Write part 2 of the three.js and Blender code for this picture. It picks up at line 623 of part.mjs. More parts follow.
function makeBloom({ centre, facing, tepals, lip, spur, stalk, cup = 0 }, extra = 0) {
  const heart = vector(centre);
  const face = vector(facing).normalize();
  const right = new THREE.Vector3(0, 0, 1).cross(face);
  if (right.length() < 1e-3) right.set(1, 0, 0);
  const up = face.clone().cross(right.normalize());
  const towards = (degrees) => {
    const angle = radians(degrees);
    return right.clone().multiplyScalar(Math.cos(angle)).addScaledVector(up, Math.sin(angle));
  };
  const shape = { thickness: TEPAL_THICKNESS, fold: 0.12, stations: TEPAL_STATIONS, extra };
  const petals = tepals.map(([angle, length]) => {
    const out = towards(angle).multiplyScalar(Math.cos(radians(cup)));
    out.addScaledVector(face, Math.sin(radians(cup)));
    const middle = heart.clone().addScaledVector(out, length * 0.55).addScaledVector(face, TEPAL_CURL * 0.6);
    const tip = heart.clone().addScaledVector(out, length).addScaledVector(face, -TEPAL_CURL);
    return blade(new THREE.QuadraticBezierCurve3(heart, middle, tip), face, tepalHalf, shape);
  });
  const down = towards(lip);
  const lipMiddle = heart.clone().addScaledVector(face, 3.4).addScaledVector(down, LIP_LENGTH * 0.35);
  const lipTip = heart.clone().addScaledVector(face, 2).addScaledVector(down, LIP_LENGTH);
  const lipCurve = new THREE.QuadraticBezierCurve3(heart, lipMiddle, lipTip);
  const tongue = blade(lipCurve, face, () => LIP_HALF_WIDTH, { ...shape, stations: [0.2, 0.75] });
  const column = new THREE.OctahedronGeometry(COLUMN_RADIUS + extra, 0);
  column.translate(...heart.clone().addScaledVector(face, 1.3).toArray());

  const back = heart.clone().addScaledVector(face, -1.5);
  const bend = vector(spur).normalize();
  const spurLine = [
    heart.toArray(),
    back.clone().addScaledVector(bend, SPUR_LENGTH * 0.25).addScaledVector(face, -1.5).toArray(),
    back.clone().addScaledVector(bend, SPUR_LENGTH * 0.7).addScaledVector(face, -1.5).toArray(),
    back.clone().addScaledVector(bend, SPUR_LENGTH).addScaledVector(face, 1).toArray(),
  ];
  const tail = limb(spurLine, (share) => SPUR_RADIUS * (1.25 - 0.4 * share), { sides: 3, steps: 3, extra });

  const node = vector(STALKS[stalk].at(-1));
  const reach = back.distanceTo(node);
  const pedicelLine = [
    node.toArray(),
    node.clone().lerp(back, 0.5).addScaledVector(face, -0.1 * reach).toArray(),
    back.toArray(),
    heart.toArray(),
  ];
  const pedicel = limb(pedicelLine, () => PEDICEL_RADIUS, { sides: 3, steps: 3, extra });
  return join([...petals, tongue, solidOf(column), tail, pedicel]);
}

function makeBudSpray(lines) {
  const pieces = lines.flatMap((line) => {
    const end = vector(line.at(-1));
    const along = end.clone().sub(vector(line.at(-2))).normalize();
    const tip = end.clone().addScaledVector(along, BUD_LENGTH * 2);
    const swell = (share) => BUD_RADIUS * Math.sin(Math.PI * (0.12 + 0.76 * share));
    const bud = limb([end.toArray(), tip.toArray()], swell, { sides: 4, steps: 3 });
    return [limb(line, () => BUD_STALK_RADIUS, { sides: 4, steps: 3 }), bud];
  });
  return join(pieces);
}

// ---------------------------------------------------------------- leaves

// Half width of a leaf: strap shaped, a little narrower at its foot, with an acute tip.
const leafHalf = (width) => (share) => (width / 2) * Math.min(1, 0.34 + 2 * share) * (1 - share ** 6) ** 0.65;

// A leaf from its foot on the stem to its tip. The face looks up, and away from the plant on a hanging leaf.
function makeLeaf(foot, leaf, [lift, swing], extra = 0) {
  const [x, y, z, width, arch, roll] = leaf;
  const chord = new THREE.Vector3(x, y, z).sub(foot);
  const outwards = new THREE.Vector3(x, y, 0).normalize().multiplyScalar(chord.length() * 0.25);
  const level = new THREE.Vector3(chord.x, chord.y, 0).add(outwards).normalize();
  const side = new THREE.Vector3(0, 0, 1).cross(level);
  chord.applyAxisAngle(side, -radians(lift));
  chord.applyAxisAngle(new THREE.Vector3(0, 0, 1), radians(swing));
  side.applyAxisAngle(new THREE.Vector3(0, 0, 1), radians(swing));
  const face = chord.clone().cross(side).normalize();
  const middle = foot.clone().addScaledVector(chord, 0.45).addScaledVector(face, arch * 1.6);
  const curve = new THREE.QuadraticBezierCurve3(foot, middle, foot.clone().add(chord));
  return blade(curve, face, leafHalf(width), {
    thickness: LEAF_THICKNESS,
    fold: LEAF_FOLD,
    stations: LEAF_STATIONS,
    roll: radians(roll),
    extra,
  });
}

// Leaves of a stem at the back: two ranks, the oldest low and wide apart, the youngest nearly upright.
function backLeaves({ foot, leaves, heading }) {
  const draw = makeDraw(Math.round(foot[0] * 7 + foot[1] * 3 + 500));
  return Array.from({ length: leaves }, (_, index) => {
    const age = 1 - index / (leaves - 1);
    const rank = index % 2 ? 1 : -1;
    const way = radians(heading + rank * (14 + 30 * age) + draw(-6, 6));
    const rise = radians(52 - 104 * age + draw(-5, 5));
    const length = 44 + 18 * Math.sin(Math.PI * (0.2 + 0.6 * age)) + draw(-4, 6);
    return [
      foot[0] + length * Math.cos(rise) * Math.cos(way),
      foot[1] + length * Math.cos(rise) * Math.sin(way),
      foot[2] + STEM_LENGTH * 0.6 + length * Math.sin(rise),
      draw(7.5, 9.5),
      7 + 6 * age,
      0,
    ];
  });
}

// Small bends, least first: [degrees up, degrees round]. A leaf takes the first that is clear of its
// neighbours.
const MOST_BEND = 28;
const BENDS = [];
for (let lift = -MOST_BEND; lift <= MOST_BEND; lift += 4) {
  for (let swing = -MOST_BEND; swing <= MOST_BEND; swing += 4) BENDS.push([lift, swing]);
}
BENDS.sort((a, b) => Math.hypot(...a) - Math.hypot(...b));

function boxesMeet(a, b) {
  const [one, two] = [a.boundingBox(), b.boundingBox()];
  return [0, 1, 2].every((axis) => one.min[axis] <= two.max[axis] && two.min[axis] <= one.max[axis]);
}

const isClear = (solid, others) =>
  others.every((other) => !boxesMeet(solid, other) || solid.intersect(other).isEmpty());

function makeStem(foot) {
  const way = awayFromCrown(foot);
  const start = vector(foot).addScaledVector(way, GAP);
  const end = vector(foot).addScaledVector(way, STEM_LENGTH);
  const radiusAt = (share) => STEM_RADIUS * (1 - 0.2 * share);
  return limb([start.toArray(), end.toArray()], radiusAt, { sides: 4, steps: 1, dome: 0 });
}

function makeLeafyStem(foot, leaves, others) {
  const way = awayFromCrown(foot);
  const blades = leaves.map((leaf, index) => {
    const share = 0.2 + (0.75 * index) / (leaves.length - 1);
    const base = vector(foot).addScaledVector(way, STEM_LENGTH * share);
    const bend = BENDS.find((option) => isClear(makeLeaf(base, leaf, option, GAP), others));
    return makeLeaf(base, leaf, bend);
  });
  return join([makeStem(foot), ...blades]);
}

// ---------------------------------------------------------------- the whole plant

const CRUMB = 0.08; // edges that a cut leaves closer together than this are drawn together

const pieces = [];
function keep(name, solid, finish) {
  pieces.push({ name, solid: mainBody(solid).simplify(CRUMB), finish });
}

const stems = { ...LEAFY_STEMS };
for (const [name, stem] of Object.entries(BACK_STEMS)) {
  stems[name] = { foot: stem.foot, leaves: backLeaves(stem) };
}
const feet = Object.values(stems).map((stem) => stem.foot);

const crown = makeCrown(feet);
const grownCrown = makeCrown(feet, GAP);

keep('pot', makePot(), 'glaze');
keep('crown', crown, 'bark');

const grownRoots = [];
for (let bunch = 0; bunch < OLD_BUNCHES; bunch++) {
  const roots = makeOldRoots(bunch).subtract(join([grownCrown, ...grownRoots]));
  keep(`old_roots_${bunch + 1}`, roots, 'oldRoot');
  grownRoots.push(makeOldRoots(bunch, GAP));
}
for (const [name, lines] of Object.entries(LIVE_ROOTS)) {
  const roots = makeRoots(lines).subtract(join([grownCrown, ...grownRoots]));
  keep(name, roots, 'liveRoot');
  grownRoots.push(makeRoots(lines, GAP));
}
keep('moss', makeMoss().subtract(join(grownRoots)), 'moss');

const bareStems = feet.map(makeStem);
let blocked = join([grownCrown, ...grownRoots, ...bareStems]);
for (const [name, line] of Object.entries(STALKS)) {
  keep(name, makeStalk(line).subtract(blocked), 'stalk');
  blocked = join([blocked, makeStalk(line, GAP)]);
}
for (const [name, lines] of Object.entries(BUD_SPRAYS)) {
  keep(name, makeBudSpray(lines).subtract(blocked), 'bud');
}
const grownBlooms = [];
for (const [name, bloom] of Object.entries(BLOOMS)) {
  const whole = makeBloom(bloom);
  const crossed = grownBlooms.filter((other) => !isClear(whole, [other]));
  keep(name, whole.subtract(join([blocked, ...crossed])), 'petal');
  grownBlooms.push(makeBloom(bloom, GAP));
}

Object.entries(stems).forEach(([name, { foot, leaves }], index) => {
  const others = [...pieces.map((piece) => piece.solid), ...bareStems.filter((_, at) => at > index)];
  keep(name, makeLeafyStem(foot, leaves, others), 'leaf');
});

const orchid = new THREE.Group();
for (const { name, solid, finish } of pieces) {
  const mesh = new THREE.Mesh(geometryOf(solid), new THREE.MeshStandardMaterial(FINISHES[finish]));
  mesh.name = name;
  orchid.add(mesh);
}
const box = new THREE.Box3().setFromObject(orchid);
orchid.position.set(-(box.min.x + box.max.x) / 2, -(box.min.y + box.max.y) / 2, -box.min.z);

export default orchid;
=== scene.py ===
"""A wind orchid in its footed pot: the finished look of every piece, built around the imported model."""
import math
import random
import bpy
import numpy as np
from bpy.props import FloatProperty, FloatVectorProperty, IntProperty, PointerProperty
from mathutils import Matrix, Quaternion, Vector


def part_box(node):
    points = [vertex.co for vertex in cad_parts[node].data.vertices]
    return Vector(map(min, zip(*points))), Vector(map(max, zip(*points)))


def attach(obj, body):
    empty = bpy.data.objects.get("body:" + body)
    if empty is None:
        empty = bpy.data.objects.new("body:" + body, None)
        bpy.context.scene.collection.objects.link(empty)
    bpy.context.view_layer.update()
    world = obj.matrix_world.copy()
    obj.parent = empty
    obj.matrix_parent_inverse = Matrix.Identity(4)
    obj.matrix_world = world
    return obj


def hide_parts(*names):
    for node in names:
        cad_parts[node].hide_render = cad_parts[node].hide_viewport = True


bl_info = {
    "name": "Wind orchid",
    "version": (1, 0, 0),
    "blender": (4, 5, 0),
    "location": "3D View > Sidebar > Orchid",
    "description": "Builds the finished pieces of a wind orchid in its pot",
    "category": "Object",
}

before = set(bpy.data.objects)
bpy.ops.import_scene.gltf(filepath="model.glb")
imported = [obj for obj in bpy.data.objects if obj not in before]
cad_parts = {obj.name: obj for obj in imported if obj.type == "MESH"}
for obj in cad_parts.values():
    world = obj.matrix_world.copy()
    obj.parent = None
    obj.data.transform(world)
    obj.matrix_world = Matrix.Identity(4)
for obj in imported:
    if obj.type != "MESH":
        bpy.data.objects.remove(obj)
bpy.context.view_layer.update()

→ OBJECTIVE
Everything from the line that contains "keep(name, makeLeafyStem(foot, leaves, others), 'leaf');" to the line that contains "if empty is" must be transcribed exactly, both end lines included.

→ RIGHT ANSWER
  keep(name, makeLeafyStem(foot, leaves, others), 'leaf');
});

const orchid = new THREE.Group();
for (const { name, solid, finish } of pieces) {
  const mesh = new THREE.Mesh(geometryOf(solid), new THREE.MeshStandardMaterial(FINISHES[finish]));
  mesh.name = name;
  orchid.add(mesh);
}
const box = new THREE.Box3().setFromObject(orchid);
orchid.position.set(-(box.min.x + box.max.x) / 2, -(box.min.y + box.max.y) / 2, -box.min.z);

export default orchid;
=== scene.py ===
"""A wind orchid in its footed pot: the finished look of every piece, built around the imported model."""
import math
import random
import bpy
import numpy as np
from bpy.props import FloatProperty, FloatVectorProperty, IntProperty, PointerProperty
from mathutils import Matrix, Quaternion, Vector


def part_box(node):
    points = [vertex.co for vertex in cad_parts[node].data.vertices]
    return Vector(map(min, zip(*points))), Vector(map(max, zip(*points)))


def attach(obj, body):
    empty = bpy.data.objects.get("body:" + body)
    if empty is None:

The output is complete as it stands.